On filling dicey prescriptions, sued if you do…

“Back in 2015, two cases were decided within days of each other that allowed claims to go forward suggesting that a pharmacy could be potentially liable for both filling suspect prescriptions (see here) and for not filling suspect prescriptions (see here). Hence ‘damned if you do (question a prescription) and damned if you don’t.'” A key element on one side: pharmacies that refuse to fill prescriptions that they believe show red flags are apt to explain themselves to customers, and those explanations can expose them to defamation actions filed by the doctors who wrote the scripts. [Michelle Yeary, Drug and Device Law]

“Local Governments and Occupational Licensing Absurdity”

“The proliferation of state licensing requirements is already bad enough. There’s no need for cities to pile their own mandates on.” Detroit, which requires licenses for at least 60 occupations, is among the worst offenders. [C. Jarrett Dieterle, Governing]

Also in Michigan: “Shampooing Hair And Piloting Commercial Airliners Require Same Number Of Training Hours In Michigan” [Michigan Capitol Confidential]

May 30 roundup

  • “Leave your 13-year-old home alone? Police can take her into custody under Illinois law” [Jeffrey Schwab, Illinois Policy]
  • So many stars to sue: Huang v. leading Hollywood names [Kevin Underhill, Lowering the Bar]
  • Morgan Spurlock’s claim in 2004’s Super Size Me of eating only McDonald’s food for a month and coming out as a physical wreck with liver damage was one that later researchers failed to replicate; now confessional memoir sheds further doubt on baseline assertions essential to the famous documentary [Phelim McAleer, WSJ]
  • If you’ve seen those “1500 missing immigrant kids” stories — and especially if you’ve helped spread them — you might want to check out some of these threads and links [Josie Duffy Rice, Dara Lind, Rich Lowry]
  • “Antitrust Enforcement by State Attorney Generals,” Federalist Society podcast with Adam Biegel, Vic Domen, Jennifer Thomson, Jeffrey Oliver, and Ian Conner]
  • “The lopsided House vote for treating assaults on cops as federal crimes is a bipartisan portrait in cowardice.” [Jacob Sullum, more, Scott Greenfield, earlier on hate crimes model for “Protect and Serve Act”]

Environment roundup

Digital advances in ambulance chasing

“Patients sitting in emergency rooms, at chiropractors’ offices and at pain clinics in the Philadelphia area may start noticing on their phones the kind of messages typically seen along highway billboards and public transit: personal injury law firms looking for business by casting mobile online ads at patients. The potentially creepy part? They’re only getting fed the ad because somebody knows they are in an emergency room.” [Bobby Allyn, NPR]
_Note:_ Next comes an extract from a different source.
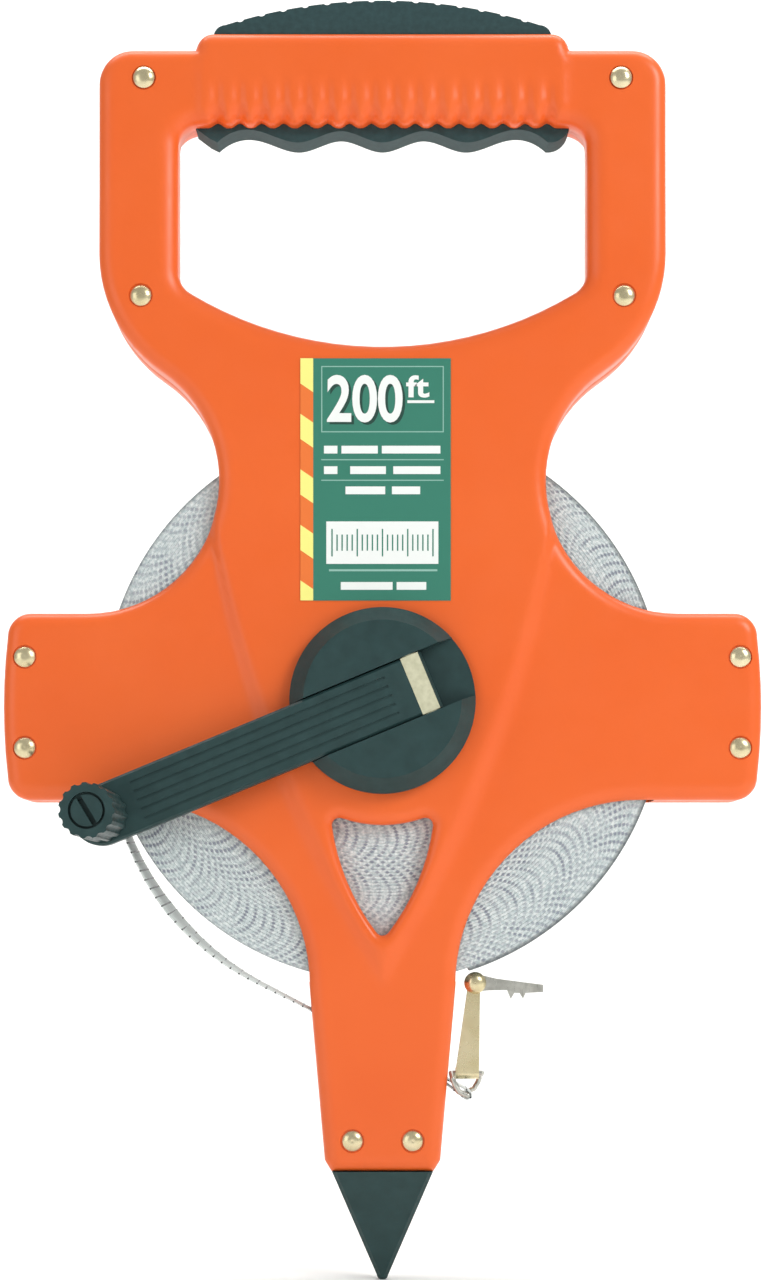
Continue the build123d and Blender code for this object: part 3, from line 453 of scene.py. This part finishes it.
def moulded_half(name, face_height, side, seat):
    """One frame half as a closed mesh: side is -1 for the crank side and 1 for the rear."""
    column = rib_pitch / 8
    found = mould_loops("rear_frame", outer_depth)
    loops = sorted((evenly(loop, column) for loop in found), key=len, reverse=True)
    hand = loops[1]
    if side < 0:
        hand = hand - hole_step * outward_of(hand)
    edge = hand[:, 1].max()
    top = (hand[:, 1] > edge - 0.1) & (np.abs(hand[:, 0]) < 54.0)
    hand[top, 0] = np.round(hand[top, 0] / column) * column
    hand[top, 1] = edge + 1.4 * notches(hand[top, 0])
    loops[1] = hand[np.hypot(*(hand - np.roll(hand, 1, axis=0)).T) > 0.05]
    points, edges, rings = [], [], []
    for index, loop in enumerate(loops):
        first = len(points)
        points += list(loop)
        edges += [(first + i, first + (i + 1) % len(loop)) for i in range(len(loop))]
        rings.append((first, len(loop)))
        loops[index] = (loop, outward_of(loop) if index else -outward_of(loop))
    border = [loop for loop, inward in loops]
    walls = len(edges)
    extra = []
    for gap in inset_steps:
        for loop, inward in loops:
            ring = loop + gap * inward
            kept = np.min([distance_to(ring, other) for other in border], axis=0) > 0.93 * gap
            extra.append(ring[kept])
    lattice = []
    rib_low, rib_high, rib_half = 346.5, 360, 55
    meshes = (
        (side_step, side_step / 2, (-112, 112, 34, 372)),
        (column, 0, (-66 * column, rib_half, rib_low, rib_high)),
    )
    for step, shift, (x0, x1, z0, z1) in meshes:
        xs, zs = np.meshgrid(np.arange(x0, x1, step), np.arange(z0, z1, step * 0.866))
        xs = xs + (np.arange(len(xs)) % 2)[:, None] * shift
        grid = np.column_stack([xs.ravel(), zs.ravel()])
        in_ribs = (np.abs(grid[:, 0]) < rib_half) & (grid[:, 1] > rib_low) & (grid[:, 1] < rib_high)
        lattice.append(grid[in_ribs == (shift == 0)])
    grid = np.vstack(lattice)
    ok = inside(grid, border[0]) & ~inside(grid, border[1]) & ~inside(grid, border[2])
    grid = grid[ok]
    gaps = np.min([distance_to(grid, loop) for loop in border], axis=0)
    ribbed = (np.abs(grid[:, 0]) < rib_half) & (grid[:, 1] > rib_low)
    grid = grid[(gaps > 7.2) | (ribbed & (gaps > 0.9))]
    extra = np.vstack(extra + [grid])
    far = np.min([np.hypot(*(extra - spot).T) for spot in rivet_spots], axis=0)
    extra = extra[far > 4.2]
    for spot in rivet_spots:
        for reach in seat_reach:
            first = len(points)
            turns = [math.pi / (seat_steps / 2) * i for i in range(seat_steps)]
            points += [(spot[0] + reach * math.cos(a), spot[1] + reach * math.sin(a)) for a in turns]
            edges += [(first + i, first + (i + 1) % seat_steps) for i in range(seat_steps)]
    points += list(extra)
    flat, faces, origin = fill(points, edges, walls)
    gaps = [distance_to(flat, loop) for loop in border]
    height = face_height(flat, gaps)
    for spot in rivet_spots:
        height[np.hypot(*(flat - spot).T) < 3.5] -= seat
    now = {}
    for index, sources in enumerate(origin):
        for source in sources:
            now[source] = index
    verts = [(x, side * h, z) for (x, z), h in zip(flat, height)]
    foot_points, foot_edges = [], []
    for (first, count), (loop, inward) in zip(rings, loops):
        rim = [now[first + i] for i in range(count)]
        shelf, foot = len(verts), len(verts) + count
        verts += [(x, side * 0.45, z) for x, z in loop]
        verts += [(x, 0.0, z) for x, z in loop + 0.35 * inward]
        for i in range(count):
            j = (i + 1) % count
            faces += [(rim[i], shelf + i, shelf + j, rim[j]), (shelf + i, foot + i, foot + j, shelf + j)]
            foot_edges.append((len(foot_points) + i, len(foot_points) + j))
        foot_points += [(foot + i, Vector((verts[foot + i][0], verts[foot + i][2]))) for i in range(count)]
    _, tris, origin = fill([p for _, p in foot_points], foot_edges, len(foot_edges))
    same = [foot_points[sources[0]][0] for sources in origin]
    faces += [tuple(same[i] for i in t) for t in tris]
    return solid(name, verts, faces, orange, 40)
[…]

Some problems with the right of publicity

The right of publicity, or right to control the commercial use of one’s identity, has developed as judge-made law and in state statutes; it also figures in many other nations’ law, often under the heading of “personality rights.” Together with the convention of treating it as a form of property rather than a personal right it leads to some practically dubious consequences, discussed by guest blogger Jennifer Rothman in a series of Volokh Conspiracy posts based on a new book. Among them are legal risks for reporting on and depictions of both living and deceased persons, including biographies and discussion of public figures; proposals for transferability and alienability of the right would also mean that persons can in some circumstances lose control over their identities while alive.